**Stored data**

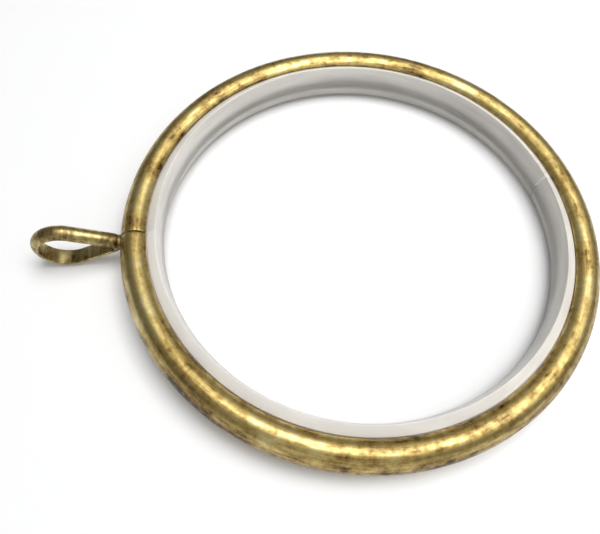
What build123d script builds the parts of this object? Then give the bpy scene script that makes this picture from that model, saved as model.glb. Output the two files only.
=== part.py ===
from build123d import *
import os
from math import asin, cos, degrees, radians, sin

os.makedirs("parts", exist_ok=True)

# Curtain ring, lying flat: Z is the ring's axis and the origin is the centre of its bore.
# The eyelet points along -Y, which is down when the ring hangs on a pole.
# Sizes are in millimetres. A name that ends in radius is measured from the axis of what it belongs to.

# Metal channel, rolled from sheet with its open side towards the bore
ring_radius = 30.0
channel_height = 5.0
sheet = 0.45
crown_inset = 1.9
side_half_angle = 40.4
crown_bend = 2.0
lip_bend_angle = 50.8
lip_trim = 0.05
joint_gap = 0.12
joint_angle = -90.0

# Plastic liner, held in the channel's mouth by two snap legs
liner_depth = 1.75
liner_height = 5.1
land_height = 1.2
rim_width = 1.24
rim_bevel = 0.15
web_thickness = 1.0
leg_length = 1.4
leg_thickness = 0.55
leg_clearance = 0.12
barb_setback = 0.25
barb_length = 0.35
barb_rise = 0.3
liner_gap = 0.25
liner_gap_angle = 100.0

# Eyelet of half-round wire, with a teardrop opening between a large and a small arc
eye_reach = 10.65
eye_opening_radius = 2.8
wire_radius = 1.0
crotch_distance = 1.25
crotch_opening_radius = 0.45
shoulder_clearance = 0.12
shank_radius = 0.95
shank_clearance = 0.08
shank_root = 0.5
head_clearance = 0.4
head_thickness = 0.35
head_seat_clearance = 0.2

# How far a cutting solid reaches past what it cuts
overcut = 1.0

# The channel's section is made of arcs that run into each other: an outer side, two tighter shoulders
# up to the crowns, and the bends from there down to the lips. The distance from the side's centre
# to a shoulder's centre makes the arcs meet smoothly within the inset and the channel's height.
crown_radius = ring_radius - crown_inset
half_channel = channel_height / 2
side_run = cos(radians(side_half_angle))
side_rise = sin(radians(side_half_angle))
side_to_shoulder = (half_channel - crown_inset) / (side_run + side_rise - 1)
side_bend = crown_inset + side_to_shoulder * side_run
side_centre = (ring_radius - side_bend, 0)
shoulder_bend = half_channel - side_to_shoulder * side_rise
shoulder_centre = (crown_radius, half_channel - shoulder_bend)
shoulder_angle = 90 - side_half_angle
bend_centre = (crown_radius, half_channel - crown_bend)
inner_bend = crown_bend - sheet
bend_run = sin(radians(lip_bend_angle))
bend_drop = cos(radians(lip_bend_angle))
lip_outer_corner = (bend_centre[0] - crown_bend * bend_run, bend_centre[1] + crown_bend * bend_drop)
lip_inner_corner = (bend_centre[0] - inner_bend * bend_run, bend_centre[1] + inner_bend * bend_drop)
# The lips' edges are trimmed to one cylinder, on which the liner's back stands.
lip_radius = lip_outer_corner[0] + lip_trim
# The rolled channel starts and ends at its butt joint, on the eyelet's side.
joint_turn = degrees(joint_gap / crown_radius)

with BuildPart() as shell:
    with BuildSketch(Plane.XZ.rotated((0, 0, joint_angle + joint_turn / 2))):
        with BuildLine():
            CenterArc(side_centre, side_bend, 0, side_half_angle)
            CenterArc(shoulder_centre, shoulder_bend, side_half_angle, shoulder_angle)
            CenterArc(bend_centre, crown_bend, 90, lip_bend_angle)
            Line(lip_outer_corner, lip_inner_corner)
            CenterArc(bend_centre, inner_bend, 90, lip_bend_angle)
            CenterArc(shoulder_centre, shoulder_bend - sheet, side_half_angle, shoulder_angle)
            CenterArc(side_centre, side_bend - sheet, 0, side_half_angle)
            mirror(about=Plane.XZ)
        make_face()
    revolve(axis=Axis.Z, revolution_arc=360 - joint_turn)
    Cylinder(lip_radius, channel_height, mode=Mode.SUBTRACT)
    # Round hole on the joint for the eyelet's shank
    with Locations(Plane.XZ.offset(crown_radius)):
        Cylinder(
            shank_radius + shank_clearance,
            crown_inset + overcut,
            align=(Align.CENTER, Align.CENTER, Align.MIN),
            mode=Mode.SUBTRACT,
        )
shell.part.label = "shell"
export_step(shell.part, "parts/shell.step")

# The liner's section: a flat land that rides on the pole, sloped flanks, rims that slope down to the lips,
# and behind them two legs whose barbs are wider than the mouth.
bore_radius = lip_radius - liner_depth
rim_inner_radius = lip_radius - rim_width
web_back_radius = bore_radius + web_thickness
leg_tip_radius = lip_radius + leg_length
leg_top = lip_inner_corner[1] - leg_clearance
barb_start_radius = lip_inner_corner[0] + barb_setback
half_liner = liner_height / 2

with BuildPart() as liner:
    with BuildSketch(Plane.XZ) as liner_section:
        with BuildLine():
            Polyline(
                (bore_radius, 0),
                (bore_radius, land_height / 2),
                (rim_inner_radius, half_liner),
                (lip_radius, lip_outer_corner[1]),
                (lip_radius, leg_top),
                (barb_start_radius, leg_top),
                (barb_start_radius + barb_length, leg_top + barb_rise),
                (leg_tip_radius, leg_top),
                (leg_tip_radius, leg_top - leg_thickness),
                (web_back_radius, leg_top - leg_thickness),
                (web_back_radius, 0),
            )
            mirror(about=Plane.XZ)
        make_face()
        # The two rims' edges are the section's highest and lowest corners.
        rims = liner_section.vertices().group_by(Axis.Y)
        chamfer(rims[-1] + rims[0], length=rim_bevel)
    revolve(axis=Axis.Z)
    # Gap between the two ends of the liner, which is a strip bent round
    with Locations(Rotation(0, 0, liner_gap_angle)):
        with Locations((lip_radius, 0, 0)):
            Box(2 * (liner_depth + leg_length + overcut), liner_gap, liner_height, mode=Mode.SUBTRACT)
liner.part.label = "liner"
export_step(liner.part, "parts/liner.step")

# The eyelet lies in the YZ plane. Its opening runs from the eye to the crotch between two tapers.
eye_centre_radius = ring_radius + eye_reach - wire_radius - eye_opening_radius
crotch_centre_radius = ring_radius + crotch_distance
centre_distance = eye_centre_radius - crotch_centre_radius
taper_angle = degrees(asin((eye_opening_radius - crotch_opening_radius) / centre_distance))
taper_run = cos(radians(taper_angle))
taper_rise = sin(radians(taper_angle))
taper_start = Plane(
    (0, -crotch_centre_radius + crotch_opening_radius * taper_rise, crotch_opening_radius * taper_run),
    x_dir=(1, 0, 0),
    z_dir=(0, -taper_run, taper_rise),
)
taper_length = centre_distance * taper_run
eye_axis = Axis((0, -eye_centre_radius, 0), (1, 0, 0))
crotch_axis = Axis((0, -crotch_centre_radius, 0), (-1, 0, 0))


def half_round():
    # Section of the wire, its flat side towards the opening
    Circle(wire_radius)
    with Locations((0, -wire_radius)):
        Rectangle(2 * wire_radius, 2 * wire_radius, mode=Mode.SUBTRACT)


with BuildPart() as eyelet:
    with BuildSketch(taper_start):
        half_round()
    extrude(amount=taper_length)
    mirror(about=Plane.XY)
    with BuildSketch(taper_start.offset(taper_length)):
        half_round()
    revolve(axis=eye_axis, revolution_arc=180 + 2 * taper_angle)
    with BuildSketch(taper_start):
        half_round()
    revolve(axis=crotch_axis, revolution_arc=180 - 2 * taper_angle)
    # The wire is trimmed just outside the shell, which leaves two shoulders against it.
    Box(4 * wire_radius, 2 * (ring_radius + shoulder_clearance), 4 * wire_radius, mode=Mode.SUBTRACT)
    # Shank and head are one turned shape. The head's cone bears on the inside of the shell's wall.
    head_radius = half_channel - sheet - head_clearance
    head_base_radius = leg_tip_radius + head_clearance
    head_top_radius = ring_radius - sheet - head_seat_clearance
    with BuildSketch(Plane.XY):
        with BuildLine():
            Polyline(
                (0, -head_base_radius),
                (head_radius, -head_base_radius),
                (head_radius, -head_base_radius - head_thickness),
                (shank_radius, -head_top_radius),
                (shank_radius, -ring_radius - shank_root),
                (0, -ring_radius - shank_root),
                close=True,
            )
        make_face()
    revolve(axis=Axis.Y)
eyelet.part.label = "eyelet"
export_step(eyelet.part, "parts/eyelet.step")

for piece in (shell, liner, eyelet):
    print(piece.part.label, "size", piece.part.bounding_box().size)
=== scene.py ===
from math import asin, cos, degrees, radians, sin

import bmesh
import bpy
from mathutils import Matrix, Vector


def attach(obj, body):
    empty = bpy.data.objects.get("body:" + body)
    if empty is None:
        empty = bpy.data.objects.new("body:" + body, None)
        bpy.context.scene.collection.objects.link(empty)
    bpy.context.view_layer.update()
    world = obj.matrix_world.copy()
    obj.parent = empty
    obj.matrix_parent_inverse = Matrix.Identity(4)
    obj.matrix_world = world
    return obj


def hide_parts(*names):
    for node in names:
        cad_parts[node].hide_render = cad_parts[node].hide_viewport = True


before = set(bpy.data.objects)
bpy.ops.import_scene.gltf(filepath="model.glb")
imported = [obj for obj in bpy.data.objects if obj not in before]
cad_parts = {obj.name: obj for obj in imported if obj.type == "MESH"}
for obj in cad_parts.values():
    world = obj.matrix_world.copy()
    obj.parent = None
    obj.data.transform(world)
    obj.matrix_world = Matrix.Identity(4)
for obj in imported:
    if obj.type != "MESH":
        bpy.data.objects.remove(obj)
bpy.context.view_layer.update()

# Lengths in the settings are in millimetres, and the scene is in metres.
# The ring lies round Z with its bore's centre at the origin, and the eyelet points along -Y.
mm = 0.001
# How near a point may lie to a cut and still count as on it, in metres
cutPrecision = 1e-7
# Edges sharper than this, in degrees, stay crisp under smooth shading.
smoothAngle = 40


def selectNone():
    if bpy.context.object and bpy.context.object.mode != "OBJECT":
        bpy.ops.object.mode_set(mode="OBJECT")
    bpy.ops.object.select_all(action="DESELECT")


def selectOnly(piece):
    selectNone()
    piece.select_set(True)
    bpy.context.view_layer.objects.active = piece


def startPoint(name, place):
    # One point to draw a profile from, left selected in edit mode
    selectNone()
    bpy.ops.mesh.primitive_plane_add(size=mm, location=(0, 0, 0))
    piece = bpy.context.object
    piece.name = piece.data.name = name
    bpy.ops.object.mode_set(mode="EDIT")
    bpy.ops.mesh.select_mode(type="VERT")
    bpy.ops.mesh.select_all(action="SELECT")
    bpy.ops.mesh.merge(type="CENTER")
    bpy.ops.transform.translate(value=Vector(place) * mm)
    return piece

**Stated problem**
Write out only the final block of lines, starting at the line with "if empty is" and running to the end of the material.

**The output**
    if empty is None:
        empty = bpy.data.objects.new("body:" + body, None)
        bpy.context.scene.collection.objects.link(empty)
    bpy.context.view_layer.update()
    world = obj.matrix_world.copy()
    obj.parent = empty
    obj.matrix_parent_inverse = Matrix.Identity(4)
    obj.matrix_world = world
    return obj


def hide_parts(*names):
    for node in names:
        cad_parts[node].hide_render = cad_parts[node].hide_viewport = True


before = set(bpy.data.objects)
bpy.ops.import_scene.gltf(filepath="model.glb")
imported = [obj for obj in bpy.data.objects if obj not in before]
cad_parts = {obj.name: obj for obj in imported if obj.type == "MESH"}
for obj in cad_parts.values():
    world = obj.matrix_world.copy()
    obj.parent = None
    obj.data.transform(world)
    obj.matrix_world = Matrix.Identity(4)
for obj in imported:
    if obj.type != "MESH":
        bpy.data.objects.remove(obj)
bpy.context.view_layer.update()

# Lengths in the settings are in millimetres, and the scene is in metres.
# The ring lies round Z with its bore's centre at the origin, and the eyelet points along -Y.
mm = 0.001
# How near a point may lie to a cut and still count as on it, in metres
cutPrecision = 1e-7
# Edges sharper than this, in degrees, stay crisp under smooth shading.
smoothAngle = 40


def selectNone():
    if bpy.context.object and bpy.context.object.mode != "OBJECT":
        bpy.ops.object.mode_set(mode="OBJECT")
    bpy.ops.object.select_all(action="DESELECT")


def selectOnly(piece):
    selectNone()
    piece.select_set(True)
    bpy.context.view_layer.objects.active = piece


def startPoint(name, place):
    # One point to draw a profile from, left selected in edit mode
    selectNone()
    bpy.ops.mesh.primitive_plane_add(size=mm, location=(0, 0, 0))
    piece = bpy.context.object
    piece.name = piece.data.name = name
    bpy.ops.object.mode_set(mode="EDIT")
    bpy.ops.mesh.select_mode(type="VERT")
    bpy.ops.mesh.select_all(action="SELECT")
    bpy.ops.mesh.merge(type="CENTER")
    bpy.ops.transform.translate(value=Vector(place) * mm)
    return piece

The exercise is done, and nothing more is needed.